Particolarmente significativa risulta al riguardo la deposizione del teste, il quale ha riferito di avere contattato il convenuto su incarico della seconda compagna per comunicargli il decesso del signore e per chiedergli di collaborare per regolarizzare l'intestazione dell'appartamento: il teste ha dichiarato di ricordare precisamente la reazione di sorpresa del convenuto, il quale, dopo essersi detto molto dispiaciuto per detta morte, ha precisato di non avere avuto più contatti con lo stesso "da una vita" e di avere creduto che quest'ultimo avesse già provveduto a rettificare l'intestazione dell'immobile.
È evidente, alla luce delle descritte risultanze probatorie, la radicale infondatezza della tesi dei convenuti, secondo cui l'uso ed il godimento dell'immobile da parte del de ciuius sarebbe disceso dalla tolleranza degli stessi che, quali legittimi proprietari, gli avrebbero concesso di farne uso in forza dell'amicizia e del comune
Così ricostruiti i fatti, può dirsi che l'odierna attrice abbia senz'altro dimostrato l'acquisto, a titolo originario, da parte del compagno della proprietà del bene in contestazione per effetto di possesso utile ad usucapire, perdurato per oltre un ventennio.

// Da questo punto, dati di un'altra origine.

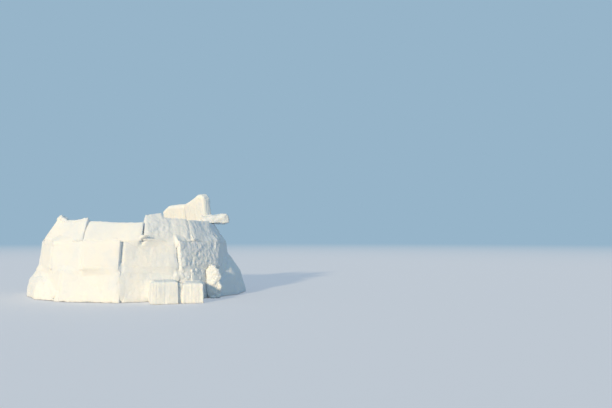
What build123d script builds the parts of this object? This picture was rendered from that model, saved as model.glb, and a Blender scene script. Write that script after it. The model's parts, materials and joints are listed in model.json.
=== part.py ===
from build123d import *
from math import atan2, cos, degrees, pi, radians, sin, sqrt, tan
import os

# A half-built igloo: a ring of cut snow blocks in three leaning courses, open at the top.
# The dome's axis is Z, the ground is z = 0, and sizes are in millimetres.
# A bearing is an angle round the dome in degrees: 0 is the front (-Y) and 90 is the right (+X).

# The dome's profile, measured on the outside of the wall
FOOT_RADIUS = 1320
FIRST_STEP_IN = 55
SECOND_STEP_IN = 45
THIRD_STEP_IN = 150
FIRST_COURSE_HEIGHT = 380
SECOND_COURSE_HEIGHT = 355
THIRD_COURSE_HEIGHT = 235
BLOCK_THICKNESS = 210
WORN_EDGE = 16

# Upright joints of each course: bearing, and how far the joint leans to the right as it rises
FIRST_JOINT_BEARINGS = [
    (-8, 0), (30, 3), (66, -4), (102, 5), (138, -3), (174, 4), (210, -5), (246, 3), (281, -2),
    (317, 4),
]
SECOND_JOINT_BEARINGS = [
    (-31, -4), (-8.8, 2), (23.3, -3), (55.8, 5), (80, -6), (106, 5), (133, -4), (162, 6),
    (192, -5), (222, 4), (251, -6), (278, 5), (304, -3),
]
THIRD_JOINT_BEARINGS = [
    (-32.8, -14), (3.4, 8), (34.4, 12), (59, 14), (97, -6), (122, 8), (147, -7), (175, 6),
    (203, -8), (231, 7), (259, -6), (290, 8),
]

# How far each block stands out of the mean face of its course
FIRST_PROUD = [0, 14, 12, 4, -6, 8, -4, 6, 10, 26]
SECOND_PROUD = [48, -8, 44, 12, 4, -8, 8, 0, -6, 6, 0, 6, 10]
THIRD_PROUD = [6, 2, 20, 4, 6, -6, 6, -4, 5, -3, 18, 4]

# Tops of the third course by block: across it (-1 left to 1 right), and height over the mean rim
THIRD_TOPS = {
    1: [
        (-0.945, -195), (-0.935, -70), (-0.92, -25), (-0.89, 8), (-0.84, 22), (-0.45, 20),
        (-0.1, 10), (0.7, 8), (0.86, 28),
    ],
    2: [(-0.9, 62), (-0.05, 134), (0.02, 70), (0.9, 44)],
    3: [(-1, 45), (1, 45)],
    4: [(-1, 40), (0.1, 0), (1, 0)],
    9: [(-1, 0), (1, 35)],
    10: [(-1, 35), (1, 15)],
    11: [(-0.9, 20), (0.36, 46), (0.5, 106), (0.9, 116)],
    12: [(-0.92, 118), (-0.78, 108), (-0.68, 52), (-0.4, 40), (0.5, 42), (0.78, 78), (0.9, 72)],
}

# Third-course blocks with level tops, the seats of the loose blocks above them
LEVEL_SEATS = (4, 5, 6, 7, 8)

# Two blocks of the next course, stood on the rim at the far right
UPRIGHT_THICKNESS = 160
UPRIGHT_LEAN = 8
LOW_BLOCK_BEARING = 139.5
LOW_BLOCK_TURN = 8
LOW_BLOCK_INSET = 90
LOW_BLOCK_LENGTH = 415
LOW_BLOCK_TOP = [(-1, 325), (0.5, 303), (1, 215)]
TALL_BLOCK_BEARING = 109
TALL_BLOCK_TURN = 21
TALL_BLOCK_INSET = 70
TALL_BLOCK_LENGTH = 420
TALL_BLOCK_TOP = [(-1, 395), (-0.72, 455), (-0.35, 445), (0.4, 365), (1, 315)]

# A spare block lying across the rim at the right, its outer end free
LYING_LENGTH = 400
LYING_WIDTH = 260
LYING_THICKNESS = 185
LYING_BEARING = 92
LYING_OVERHANG = 238
LYING_RISE = 7
LYING_WORN_EDGE = 40

# Two spare blocks stood against the wall in front, their backs cut to its face
SPARE_BLOCK_TAPER = 10
SPARE_BEDDING = 105
SPARE_LEFT_BEARING = 14.1
SPARE_LEFT_TURN = -11
SPARE_LEFT_SIZE = (328, 435, 266)
SPARE_RIGHT_BEARING = 34.3
SPARE_RIGHT_TURN = -38
SPARE_RIGHT_SIZE = (262, 580, 238)

# A rough lump that leans on the wall at the front right
LUMP_BEARING = 45
LUMP_WIDTH = 158
LUMP_HEIGHT = 430
LUMP_REACH = 150

# Loose snow banked against the foot: it stands out by a reach and rises to a height
LEFT_BANK_HEIGHT = FIRST_COURSE_HEIGHT - 15
LEFT_BANK_REACH = 95
RIGHT_BANK_HEIGHT = 540
RIGHT_BANK_REACH = 212
BACK_BANK_HEIGHT = 320
BACK_BANK_REACH = 320
RIGHT_BANK_SWELL = 0.1
BANK_SWELL = 0.2

# Each bank's sections: bearing, then shares of its height and of its reach
LEFT_BANK_BEARINGS = [
    (-124, 0.85, 2.2), (-106, 0.95, 2.45), (-84, 1, 1), (-64, 0.8, 0.8), (-46, 0.4, 0.35),
]
RIGHT_BANK_BEARINGS = [
    (50, 0.35, 0.25), (66, 0.9, 0.75), (84, 1, 1), (106, 0.85, 1.1), (128, 0.64, 1.3),
]
BACK_RIGHT_BANK_BEARINGS = [(128, 1, 0.81), (146, 0.9, 0.9), (164, 1.05, 1), (182, 0.92, 1)]
BACK_LEFT_BANK_BEARINGS = [(182, 0.92, 1), (200, 1, 0.96), (218, 0.88, 0.75), (236, 0.97, 0.45)]

# Stock that is left round a block before it is trimmed
TRIM = 300

# Heights, radii and slopes that follow from the profile
BED_RADII = [FOOT_RADIUS, FOOT_RADIUS - FIRST_STEP_IN]
BED_RADII.append(BED_RADII[1] - SECOND_STEP_IN)
BED_RADII.append(BED_RADII[2] - THIRD_STEP_IN)
BED_HEIGHTS = [0, FIRST_COURSE_HEIGHT, FIRST_COURSE_HEIGHT + SECOND_COURSE_HEIGHT]
BED_HEIGHTS.append(BED_HEIGHTS[2] + THIRD_COURSE_HEIGHT)
RIM_RADIUS = BED_RADII[3]
RIM_HEIGHT = BED_HEIGHTS[3]
TOP_COURSE = len(BED_RADII) - 2
FULL_TURN = degrees(2 * pi)
LEANS = [
    atan2(BED_RADII[i] - BED_RADII[i + 1], BED_HEIGHTS[i + 1] - BED_HEIGHTS[i]) for i in range(3)
]
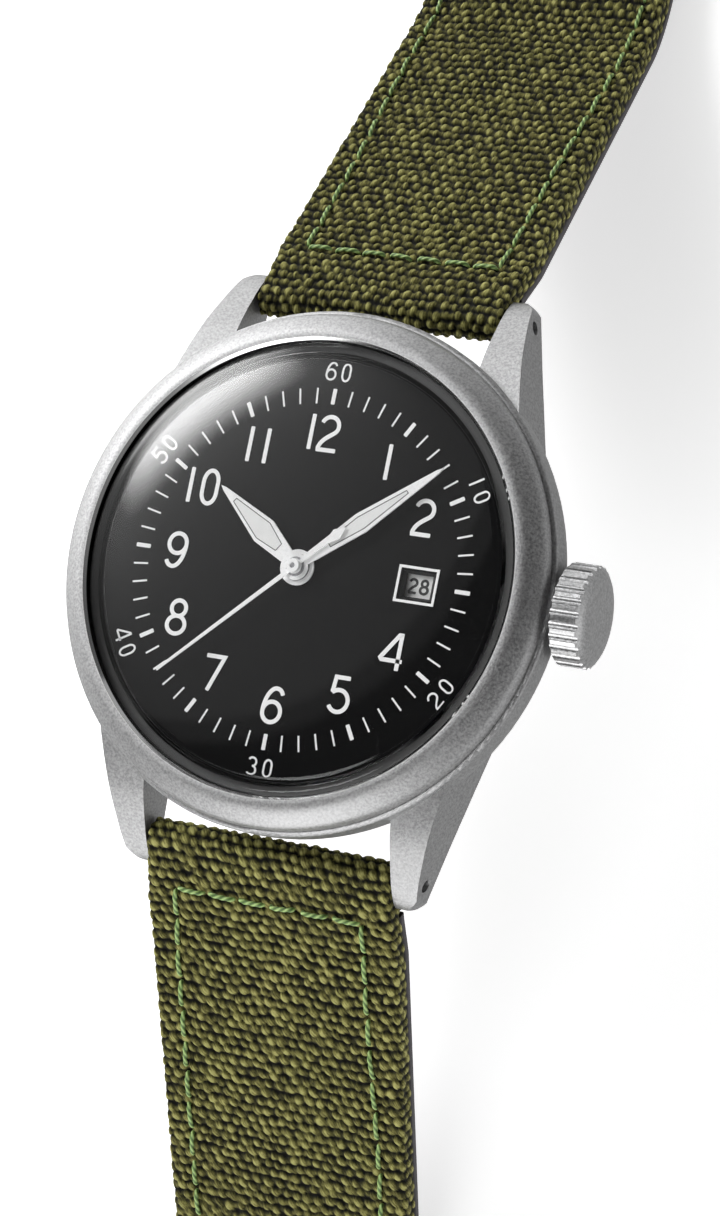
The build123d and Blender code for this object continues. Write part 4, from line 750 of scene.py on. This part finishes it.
def ribbon(name, P, N, B, w, T, r, mat, body, v, counts, back=1.0, closed=False, relief=0.0, seams=(), tip=None,
           holes=(), slots=(), replaces=(), crown=0.0, uoff=0.0, wall=2.3, style=(1.0, 0.22, 0.3), twist=35.0,
           cap=False):
    """A band whose outer face follows P (with outward normals N) and spans B; its edges roll round and return under.
    P, N are (n,3); B is (3,); w, T, r are per row: half width, thickness, edge radius."""
    nF, nA, nS, nR = counts
    rows = len(P)
    P, N = np.asarray(P, float), np.asarray(N, float)
    w, T, r = (np.broadcast_to(np.asarray(q, float), (rows,)).copy() for q in (w, T, r))
    r = np.minimum(r, T * 0.95)
    F = np.maximum(w - r, 0.001)
    half = []
    for k in range(1, nF + 1):
        half.append(("F", k / nF))
    half += [("A", k / nA) for k in range(1, nA + 1)]
    half += [("S", k / nS) for k in range(1, nS + 1)]
    half += [("R", k / nR) for k in range(1, nR + 1)]
    xs, ns, nx, nn, us = [], [], [], [], []
    arc_len = math.pi / 2 * r
    for kind, t in [("F", 0.0)] + half:
        if kind == "F":
            xs.append(F * t); ns.append(0 * r); nx.append(0 * r); nn.append(1 + 0 * r); us.append(F * t)
        elif kind == "A":
            f = t * math.pi / 2
            xs.append(F + r * math.sin(f)); ns.append(-r * (1 - math.cos(f)))
            nx.append(math.sin(f) + 0 * r); nn.append(math.cos(f) + 0 * r); us.append(F + arc_len * t)
        elif kind == "S":
            xs.append(w + 0 * r); ns.append(-r - (T - r) * t); nx.append(1 + 0 * r); nn.append(0 * r)
            us.append(F + arc_len + (T - r) * t)
        else:
            b = np.minimum(back, w * 0.999)
            xs.append(w - b * t); ns.append(-T + 0 * r); nx.append(0 * r); nn.append(-1 + 0 * r)
            us.append(F + arc_len + (T - r) + b * t)
    pos = [np.stack(q, 1) for q in (xs, ns, nx, nn, us)]
    X = np.concatenate([-pos[0][:, :0:-1], pos[0]], 1)
    NS = np.concatenate([pos[1][:, :0:-1], pos[1]], 1)
    NX = np.concatenate([-pos[2][:, :0:-1], pos[2]], 1)
    NN = np.concatenate([pos[3][:, :0:-1], pos[3]], 1)
    U = np.concatenate([-pos[4][:, :0:-1], pos[4]], 1)
    cols = X.shape[1]
    V = np.repeat(np.asarray(v, float)[:, None], cols, 1)
    if crown:
        NS = NS - crown * (X / np.maximum(w[:, None], 0.5)) ** 2 * (NN > -0.5)
    if tip is not None:                      # rounded end: lower the face near it
        d = tip(X, V)
        rr = r[:, None]
        drop = np.where(d < rr, rr - np.sqrt(np.clip(rr ** 2 - (rr - np.clip(d, 0, None)) ** 2, 0, None)), 0.0)
        NS = np.where(NN > 0.3, np.minimum(NS, -drop), NS)
    B = np.asarray(B, float)
    base = P[:, None, :] + X[..., None] * B + NS[..., None] * N[:, None, :]
    nor = NX[..., None] * B + NN[..., None] * N[:, None, :]
    attrs = {}
    if relief:
        # the second value is the weave's painted shade, carried to the canvas colour
        h, lev, yarn = weave(U + uoff, V, style)
        fade = np.where(NN < -0.5, 0.25, 1.0) * np.where(np.abs(NX) > 0.6, 0.5, 1.0)
        h = h * relief * fade
        if len(seams):
            sd = seam_distance(X, V, seams)
            h = h - 0.13 * np.exp(-(sd / 0.38) ** 2) * (NN > 0.3)
        base = base + nor * h[..., None]
        ct, st = math.cos(math.radians(twist)), math.sin(math.radians(twist))
        attrs = {"fibre_xy": np.stack([U * ct - V * st, U * st + V * ct, 0 * U], -1).reshape(-1, 3), "weave_painted_shade": lev.ravel(),
                 "yarn": yarn.ravel()}
    verts = base.reshape(-1, 3)
    idx = np.arange(rows * cols).reshape(rows, cols)
    if closed:
        a, b = idx, np.roll(idx, -1, 0)
    else:
        a, b = idx[:-1], idx[1:]
    quads = np.stack([a[:, :-1], b[:, :-1], b[:, 1:], a[:, 1:]], -1).reshape(-1, 4)
    # orientation: the normal of a face points along the outward normal
    q = quads[len(quads) // 2]
    fn = np.cross(verts[q[1]] - verts[q[0]], verts[q[3]] - verts[q[0]])
    if fn @ nor.reshape(-1, 3)[q[0]] < 0:
        quads = quads[:, ::-1]
    extra_v, extra_f, extra_from = [], [], []
    if cap:                                  # closes the far end
        end = idx[-1].tolist()
        q = verts[end]
        area = np.cross(q - q[0], np.roll(q, -1, 0) - q[0]).sum(0)
        extra_f.append(tuple(end) if area @ (P[-1] - P[-2]) > 0 else tuple(reversed(end)))
    flatX, flatV, flatN = X.ravel(), V.ravel(), NN.ravel()
    rowN = np.repeat(N, cols, 0)
    for (hx, hv, size) in list(holes) + list(slots):
        if isinstance(size, tuple):
            inside = (np.abs(flatX - hx) < size[0]) & (np.abs(flatV - hv) < size[1])
        else:
            inside = np.hypot(flatX - hx, flatV - hv) < size
        inside &= flatN > -0.9 if not isinstance(size, tuple) else True
        kill = inside[quads].any(1)
        keep = quads[~kill]
        gone = quads[kill]
        edges = {}
        for f4 in gone:
            for k in range(4):
                e = (int(f4[k]), int(f4[(k + 1) % 4]))
                if (e[1], e[0]) in edges:
                    del edges[(e[1], e[0])]
                else:
                    edges[e] = True
        ring = sorted({i for e in edges for i in e})
        if not isinstance(size, tuple):
            for i in ring:                   # pull the rim onto the circle
                dx, dv = flatX[i] - hx, flatV[i] - hv
                dist = math.hypot(dx, dv)
                row = i // cols
                tang = np.gradient(P, axis=0)[row]
                tang /= np.linalg.norm(tang)
                verts[i] += B * (dx / dist * (size - dist)) + tang * (dv / dist * (size - dist))
        low = {}
        for i in ring:
            low[i] = len(verts) + len(extra_v)
            extra_v.append(verts[i] - rowN[i] * (wall if not isinstance(size, tuple) else 0.5))
            extra_from.append(i)
        for (i, j) in edges:
            extra_f.append((j, i, low[i], low[j]))
        quads = keep
    faces = quads.tolist() + extra_f
    if extra_v:
        verts = np.vstack([verts, np.array(extra_v)])
        for key in attrs:
            # the walls of the holes take a darker painted shade
            attrs[key] = np.concatenate([attrs[key], attrs[key][extra_from] * (0.3 if key == "weave_painted_shade" else 1.0)])
    used = np.zeros(len(verts), bool)
    used[np.unique(np.concatenate([quads.ravel()] + [np.array(f, int) for f in extra_f]))] = True
    remap = np.cumsum(used) - 1
    faces = [tuple(int(remap[i]) for i in f) for f in faces]
    attrs = {k: q[used] for k, q in attrs.items()}
    return new_piece(name, verts[used], faces, mat, body, attrs=attrs, replaces=replaces)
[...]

Ne deriva, da un lato, che l'immobile apparteneva al de cuius al momento del suo decesso e faceva pertanto parte dei beni dell'asse ereditario di quest'ultimo e, dall'altro lato, conseguentemente, che lo stesso ne ha validamente disposto mediante testamento olografo con cui l'appartamento in parola è stato lasciato in legato all'odierna attrice.
Le domande proposte dall'attrice in via principale - compresa quella di condanna al rilascio dell'appartamento - sono pertanto state accolte, con eccezione di quella relativa al risarcimento del danno morale che è rimasta del tutto sprovvista di prova.